The festival will also host filmmakers and performers from Spain including Fernando León de Aranoa, FiSahara co-founder Javier Corcuera, and actors Patricia López Arnáiz, Fariba Sheikhan, Almudena Salort, Críspulo Cabezas and Guillermo Toledo.
“Film and culture are FiSahara’s tools to dismantle colonial narratives that ignore the Right to Return”, said FiSahara’s Executive Director Maria Carrión. “They tell stories of resistance of indigenous peoples and their refusal to give up: the Sahrawi after a century of Spanish occupation and 50 years of Moroccan occupation, the Palestinian despite decades of British occupation and 75 years of Israeli settler colonialism, and the Sami who have faced centuries of occupation, land-grabbing and cultural repression in Northern Europe”.
“FiSahara’s role in shedding international light on the people of Western Sahara through film and culture is critically important” said Sahrawi diplomat Abdulah Arabi, Representative in Spain for the Polisario Front, the Sahrawi liberation movement. “The people of Western Sahara have the right to return to their territory, which has been illegally occupied by Morocco since 1975, and for this to happen they must freely exercise their right to self-determination and independence. The Sahrawi State is a reality: it has been carefully built and consolidated during these 50 years of exile. We ask for the full implementation of International Law and an end to Morocco’s occupation, which endangers regional stability”.
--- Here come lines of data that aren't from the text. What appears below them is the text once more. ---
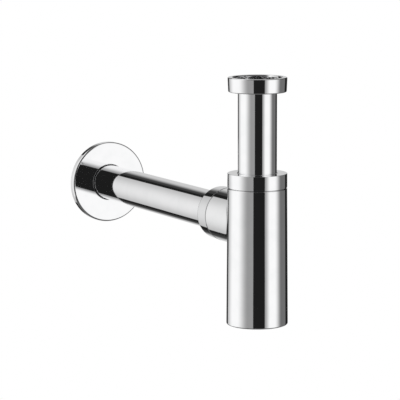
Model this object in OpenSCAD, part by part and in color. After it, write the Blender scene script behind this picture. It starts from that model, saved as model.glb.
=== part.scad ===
// Basin bottle trap, chromed brass, with a straight outlet to the wall.
// Millimetres, +Z up. The origin is the middle of the inlet nut's mouth, where the basin's waste
// screws in. The outlet runs along +Y to the wall.

/* [Tubes] */
// Outside diameter of the inlet and outlet tubes
tube_d = 32; // [31:0.5:32.5]
// Wall of both tubes
tube_wall = 1; // [0.8:0.1:1.5]
// Bevel on the cut ends of the tubes
tube_bevel = 0.3; // [0.1:0.1:0.4]
// Length of inlet tube that shows between the inlet nut and the clamp ring
inlet_show = 66.4; // [60:0.2:90]
// Height of the inlet tube's dipping end above the floor of the bottle, a water seal of 54
dip_gap = 8.2; // [7:0.1:12]
// Distance from the bottle's axis to the wall
wall_reach = 275; // [200:1:320]
// Length of outlet tube that goes into the wall
outlet_tail = 25; // [10:1:50]
// Gap between the outlet tube's inner end and the stop in the branch
outlet_play = 6; // [4:0.5:8]

/* [Inlet nut] */
// Radius of the inlet nut at its mouth
inlet_nut_r = 24.35; // [23.8:0.05:27]
// How much narrower the inlet nut is at its lower end
inlet_nut_lean = 0.5; // [0.1:0.1:1]
// Height of the inlet nut
inlet_nut_h = 12; // [11:0.5:16]
// Rounding of the inlet nut's lower edge
inlet_nut_round = 1; // [0.4:0.1:1.8]
// Radius inside the crests of the inlet thread, G 1 1/4
inlet_thread_r = 19.476; // [19.2:0.002:19.6]
// Length of the inlet thread
inlet_thread_l = 5.4; // [5:0.1:5.8]
// Depth of the relief behind the inlet thread
inlet_relief = 0.95; // [0.5:0.05:1.2]
// Thickness of the inlet nut's web, which the collar hangs on
inlet_web = 2; // [1.6:0.1:2.4]

/* [Collar and gasket] */
// Thickness of the collar on the inlet tube
collar_t = 1.2; // [1:0.1:1.4]
// Thickness of the slip ring below the collar
slip_ring_t = 0.6; // [0.4:0.1:0.8]
// Thickness of the flat gasket on the collar
gasket_t = 1.9; // [1.5:0.1:2]

/* [Clamp ring] */
// How much wider the clamp ring is than the bottle's shoulder, on the radius
clamp_step = 0.05; // [0:0.05:0.4]
// Height of the clamp ring
clamp_h = 11.95; // [11.5:0.05:14]
// Rounding of the clamp ring's top edge
clamp_round = 0.4; // [0.2:0.1:1]
// Thickness of the clamp ring's web
clamp_web = 2.4; // [2:0.1:3]

/* [Bottle] */
// Outside radius of the bottle at its shoulder
bottle_top_r = 24.5; // [24.2:0.05:26]
// How much wider the bottle is at its base than at its shoulder, on the radius
bottle_flare = 0.95; // [0.1:0.05:2]
// Height of the bottle from its shoulder to its base
bottle_h = 113.25; // [112:0.25:125]
// Rounding of the bottle's lower edge
bottle_round = 1.3; // [0.5:0.1:1.8]
// Wall around the bottle's chamber at the shoulder
bottle_wall = 1.5; // [1.3:0.1:2]
// Thickness of the bottle's shoulder
shoulder_t = 3; // [2.5:0.1:5]
// Thickness of the bottle's base, which holds the plug's thread
base_t = 7.5; // [7:0.1:8]
// Where the neck's thread lies, as a share of the way from the tube's hole to the bottle's side
neck_share = 0.62; // [0.58:0.01:0.64]

/* [Outlet branch] */
// Distance of the outlet's axis below the bottle's shoulder
outlet_drop = 28.55; // [27:0.05:32]
// Radius of the branch on the bottle's side
branch_r = 22.6; // [22:0.05:22.8]
// Distance from the bottle's axis to the face that the outlet nut meets
branch_reach = 46.4; // [44:0.1:52]
// Distance from the bottle's axis to the stop inside the branch
branch_stop = 30; // [28:0.5:31]
// Width of the stop inside the branch
branch_lip = 1.9; // [1.2:0.1:2.4]
// Outside radius of the thread on the branch's neck
branch_neck_r = 20; // [19.8:0.1:20.2]

/* [Outlet nut] */
// How much wider the outlet nut's mouth is than the branch, on the radius
outlet_nut_step = 0.05; // [0:0.05:0.4]
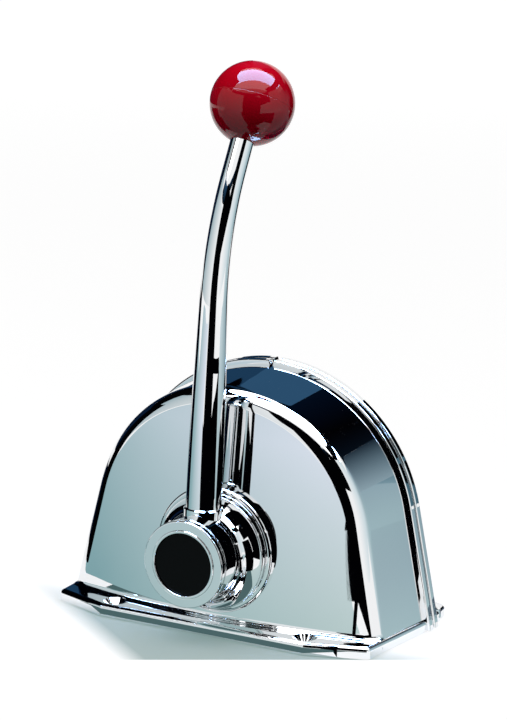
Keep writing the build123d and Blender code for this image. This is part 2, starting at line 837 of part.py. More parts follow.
# ---------------------------------------------------------------- shift and throttle drives
moving_pieces = []
for name, side in (("shift", 1), ("throttle", -1)):
    stud_centre = (side * driven_x, driven_height)
    arm_tip = (side * pivot_x, driven_height)
    line_angle = gear_line_angle if side > 0 else 180 - gear_line_angle

    with BuildPart() as stud:
        add(cylinder(stud_clip_y - ring_thickness, driven_hub_end_y, stud_radius, stud_centre))
        add(cylinder(driven_hub_end_y, plate_y, driven_hub_radius, stud_centre))
        add(cylinder(plate_y, plate_back_y, stud_tail_radius, stud_centre))
        stud_groove = ring(
            stud_clip_y, stud_clip_y + ring_thickness,
            2 * stud_radius, stud_radius - ring_groove_depth, stud_centre,
        )
        add(stud_groove, mode=Mode.SUBTRACT)
    stud.part.label = f"{name}_stud"

    with BuildPart() as driven_gear:
        with BuildSketch(level(driven_back_y)):
            with Locations(stud_centre):
                add(gear_face(driven_teeth, driven_phase(line_angle)))
        extrude(amount=driven_gear_width)
        hub_back_y = driven_hub_end_y - face_gap
        add(cylinder(driven_back_y, hub_back_y, driven_hub_radius, stud_centre))
        bore = cylinder(driven_front_y, hub_back_y, stud_radius + running, stud_centre)
        add(bore, mode=Mode.SUBTRACT)
    driven_gear.part.label = f"{name}_gear"

    with BuildPart() as arm:
        with BuildSketch(level(arm_back_y)):
            with Locations(stud_centre):
                Circle(arm_hub_radius)
            with Locations(arm_tip):
                Circle(arm_tip_radius)
            make_hull()
            with Locations(stud_centre):
                Circle(driven_hub_radius + fit, mode=Mode.SUBTRACT)
            with Locations(arm_tip):
                Circle(pivot_pin_radius + running, mode=Mode.SUBTRACT)
        extrude(amount=arm_thickness)
    arm.part.label = f"{name}_arm"

    with BuildPart() as pivot:
        add(cylinder(pivot_block_front_y, pivot_block_back_y, pivot_block_radius, arm_tip))
        pin_end_y = pivot_clip_y + 2 * ring_thickness
        add(cylinder(pivot_block_back_y, pin_end_y, pivot_pin_radius, arm_tip))
        clip_groove = ring(
            pivot_clip_y, pivot_clip_y + ring_thickness,
            2 * pivot_pin_radius, pivot_pin_radius - ring_groove_depth, arm_tip,
        )
        add(clip_groove, mode=Mode.SUBTRACT)
        with BuildSketch(Plane.XY.offset(driven_height - pivot_block_radius)):
            with Locations((arm_tip[0], cable_y)):
                Circle(cable_rod_radius)
        extrude(amount=2 * pivot_block_radius, mode=Mode.SUBTRACT)
    pivot.part.label = f"{name}_pivot"

    with BuildPart() as pivot_clip:
        add(
            retaining_ring(pivot_clip_y, pivot_pin_radius - ring_groove_depth + fit,
                           pivot_pin_radius + ring_proud, arm_tip, pivot_pin_radius)
        )
    pivot_clip.part.label = f"{name}_pivot_clip"
    moving_pieces += [stud, driven_gear, arm, pivot, pivot_clip]

with BuildPart() as stud_clips:
    for centre in stud_centres:
        add(
            retaining_ring(stud_clip_y, stud_radius - ring_groove_depth + fit,
                           stud_radius + ring_proud, centre, stud_radius)
        )
stud_clips.part.label = "stud_clips"

# ---------------------------------------------------------------- cable bracket and clamps
bracket_middle = bracket_bottom + bracket_height / 2
clamp_screw_centres = [
    (side * pivot_x + offset, bracket_middle)
    for side in (-1, 1)
    for offset in (-clamp_screw_offset, clamp_screw_offset)
]
jacket_places = [(side * pivot_x, cable_y) for side in (-1, 1)]
clamp_front_y = cable_y - face_gap - clamp_thickness
friction_axis_y = (gear_back_y + drum_back_y) / 2
lug_front_y = friction_axis_y - shoe_length / 2

with BuildPart() as cable_bracket:
    with BuildSketch(Plane.XY.offset(bracket_bottom)):
        bar_half = pivot_x + saddle_half_width
        with Locations((0, (bracket_front_y + plate_y) / 2)):
            Rectangle(2 * bar_half, bracket_bar)
        for x, y in jacket_places:
            with Locations((x, (y + plate_y) / 2)):
                Rectangle(2 * saddle_half_width, plate_y - y)
        with Locations((0, (lug_front_y + plate_y) / 2)):
            Rectangle(2 * friction_lug_half_width, plate_y - lug_front_y)
        with Locations(*jacket_places):
            Circle(cable_jacket_radius, mode=Mode.SUBTRACT)
        with Locations((0, friction_axis_y)):
            Circle(friction_screw_radius + fit, mode=Mode.SUBTRACT)
    extrude(amount=bracket_height)
    for centre in lower_posts:
        clearance_hole = cylinder(
            bracket_front_y, plate_y, screw_radius + screw_clearance, centre
        )
        add(clearance_hole, mode=Mode.SUBTRACT)
    for centre in clamp_screw_centres:
        tapped = cylinder(cable_y, plate_y, screw_radius + fit, centre)
        add(tapped, mode=Mode.SUBTRACT)
cable_bracket.part.label = "cable_bracket"

with BuildPart() as cable_clamps:
    with BuildSketch(Plane.XY.offset(bracket_bottom)):
        for x, y in jacket_places:
            with Locations((x, y - face_gap)):
                Rectangle(
                    2 * saddle_half_width, clamp_thickness, align=(Align.CENTER, Align.MAX)
                )
        with Locations(*jacket_places):
            Circle(cable_jacket_radius, mode=Mode.SUBTRACT)
    extrude(amount=bracket_height)
    for centre in clamp_screw_centres:
        clearance_hole = cylinder(
            clamp_front_y, cable_y, screw_radius + screw_clearance, centre
        )
        add(clearance_hole, mode=Mode.SUBTRACT)
cable_clamps.part.label = "cable_clamps"

with BuildPart() as clamp_screws:
    for centre in clamp_screw_centres:
        add(
            slotted_screw(centre, clamp_front_y, -1, screw_radius, clamp_screw_length,
                          screw_head_radius, screw_head_height)
        )
clamp_screws.part.label = "clamp_screws"

# ---------------------------------------------------------------- friction brake
shoe_top = shaft_height - drum_radius - shoe_gap
shoe_bottom = shoe_top - shoe_height
screw_top = bracket_top - spring_wire

with BuildPart() as friction_shoe:
    with BuildSketch(Plane.XY.offset(shoe_bottom)):
        with Locations((0, friction_axis_y)):
            Rectangle(2 * shoe_half_width, shoe_length)
    extrude(amount=shoe_height + shoe_wrap)
    drum_room = cylinder(gear_front_y, plate_y, drum_radius + shoe_gap)
    add(drum_room, mode=Mode.SUBTRACT)
friction_shoe.part.label = "friction_shoe"

with BuildPart() as friction_spring:
    add(
        coil((0, friction_axis_y, screw_top), (0, 0, 1), friction_spring_radius,
             shoe_bottom - screw_top, friction_spring_turns)
    )
friction_spring.part.label = "friction_spring"

with BuildPart() as friction_screw:
    with BuildSketch(Plane.XY.offset(bracket_bottom)):
        with Locations((0, friction_axis_y)):
            Circle(friction_screw_radius)
    extrude(amount=screw_top - bracket_bottom)
    with BuildSketch(Plane.XY.offset(bracket_bottom)):
        with Locations((0, friction_axis_y)):
            Rectangle(2 * friction_screw_radius, screw_slot)
    extrude(amount=screw_slot, mode=Mode.SUBTRACT)
friction_screw.part.label = "friction_screw"

# ---------------------------------------------------------------- export
pieces = [
    front_shell, rear_shell, shell_screws, plate_posts, hub, hub_set_screws, lever, knob, knob_insert,
    button_bezel, hub_button, button_spring, button_clip, drive_shaft, front_bearing,
    thrust_washer, rear_bearing, shaft_ring, drive_gear, gear_key, mechanism_plate,
    plate_screws, *moving_pieces, stud_clips, cable_bracket, cable_clamps, clamp_screws,
    friction_shoe, friction_spring, friction_screw,
]
os.makedirs("parts", exist_ok=True)
for piece in pieces:
    export_step(piece.part, f"parts/{piece.part.label}.step")
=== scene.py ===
# %% [markdown]
# # A boat throttle control in chrome
# The object is a single-lever engine control: a chrome housing in two halves on a screwed
# flange, a hub on a short shaft, a bent tapered lever and a red ball knob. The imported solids
# are loaded first. They are the frame: every piece below is built at the same place, in metres,
# and rides on the body that carries it.

# %% Load the frame
import json
import math

import bmesh
import bpy
import numpy as np
from mathutils import Matrix, Vector


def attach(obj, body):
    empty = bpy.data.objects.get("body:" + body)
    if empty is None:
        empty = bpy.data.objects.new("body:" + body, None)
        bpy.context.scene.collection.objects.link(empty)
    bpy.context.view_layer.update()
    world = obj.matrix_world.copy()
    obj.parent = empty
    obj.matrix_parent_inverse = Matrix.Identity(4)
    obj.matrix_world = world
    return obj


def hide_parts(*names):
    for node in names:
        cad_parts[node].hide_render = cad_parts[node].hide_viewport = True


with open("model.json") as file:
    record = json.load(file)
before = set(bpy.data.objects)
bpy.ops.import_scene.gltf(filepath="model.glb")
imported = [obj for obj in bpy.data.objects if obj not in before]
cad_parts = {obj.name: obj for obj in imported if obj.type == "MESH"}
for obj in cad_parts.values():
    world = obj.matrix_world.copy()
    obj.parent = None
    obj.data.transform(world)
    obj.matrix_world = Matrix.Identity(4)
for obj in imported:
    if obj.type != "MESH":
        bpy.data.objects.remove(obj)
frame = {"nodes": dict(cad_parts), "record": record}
nodes = frame["nodes"]
scene = bpy.context.scene
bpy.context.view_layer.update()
MM = 0.001

# %% [markdown]
# ## Camera
# The part is seen from its front right, a little above the housing, through a long lens, so its
# upright lines hardly close in. A camera could be aimed with angles or with a target. Here its
# right, up and back directions are written out instead, which also fixes its slight roll.

# %% Camera
camera_data = bpy.data.cameras.new("camera")
camera_data.sensor_fit = "VERTICAL"
camera_data.sensor_height = 36.0
camera_data.lens = 168.95
camera_data.clip_start = 0.05
camera_data.clip_end = 50.0
camera = bpy.data.objects.new("camera", camera_data)
right, up, back = (
    Vector((0.8773, 0.4792, 0.0269)).normalized(),
    Vector((-0.1327, 0.1884, 0.9731)).normalized(),
    Vector((0.4613, -0.8572, 0.2288)).normalized(),
)
view = Matrix((right, up, back)).transposed().to_4x4()
view.translation = (0.82338, -1.53592, 0.54677)
camera.matrix_world = view
scene.collection.objects.link(camera)
scene.camera = camera
print("camera at", [round(c, 4) for c in camera.location], "lens", camera_data.lens)

# %% [markdown]
# ## Writing shader maths as expressions
# A material is a graph of nodes. It could be wired by hand, one link at a time. Writing it with
# a small class keeps the recipe readable: `mask * 0.2 + 0.1` adds the Math nodes itself. Colours
# go through Mix, because a Math node turns a colour grey. Every node comes from one method,
# `add`, which sets what kind of sum or mix it is before it fills its sockets.


# %% A small language for materials
class Sock:
    """An output socket that takes part in Python expressions."""

    def __init__(self, tree, socket):
        self.tree, self.socket = tree, socket

    def math(self, operation, other):
        return self.tree.add("ShaderNodeMath", {"operation": operation}, self, other)

    def __add__(self, other):
        return self.math("ADD", other)

    def __mul__(self, other):
        return self.math("MULTIPLY", other)

    __radd__, __rmul__ = __add__, __mul__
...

The Sahrawi food sovereignty and women’s empowerment project Cocina por el Cambio (Cooking for Change), whose training and catering programs unearth traditional Sahrawi recipes and use home-grown ingredients to move away from dependence on humanitarian aid, will offer the public tasting sessions during the event.
Immersion in Sahrawi Culture and Entertainment for Everyone
Films by the EFA Abidin Kaid Saleh film school, created in 2011 by FiSahara in Boujdour, will screen on FiSahara’s Desert Screen, and the school will hold an open doors day for the visiting public. Film is a new art embraced by youth to preserve and transmit their stories and culture.
Local Sahrawi and international audiences will enjoy an immersive experience into Western Sahara’s millennial culture in the women-led LeFrig Cultural fair, with a dozen large traditional tents embracing festival grounds, each depicting a different Sahrawi tradition such as poetry, music, dance, traditional games, the culinary arts and tea ceremonies. FiSahara’s trademark sunset concert in the sand dunes will feature Sahrawi groups Luali and Tirs, as well as the popular singer Mofid Ahmed. In the festival’s club building, the public will enjoy traditional dance classes and an arts fair. And at its closing ceremony, FiSahara will again bequest the winner for best film with the White Camel Award, Western Sahara’s symbol for peace.
Programming for kids will include Mini FiSahara animation screenings in collaboration with Miyu Distribution, a children’s filmmaking workshop, clown and acrobatics shows offered by Pallasos en Rebeldía and other children’s films including Oscar contender Robot Dreams.
Last but not least, FiSahara brings back its popular football match between visitors and the local Ittihad Sports Club.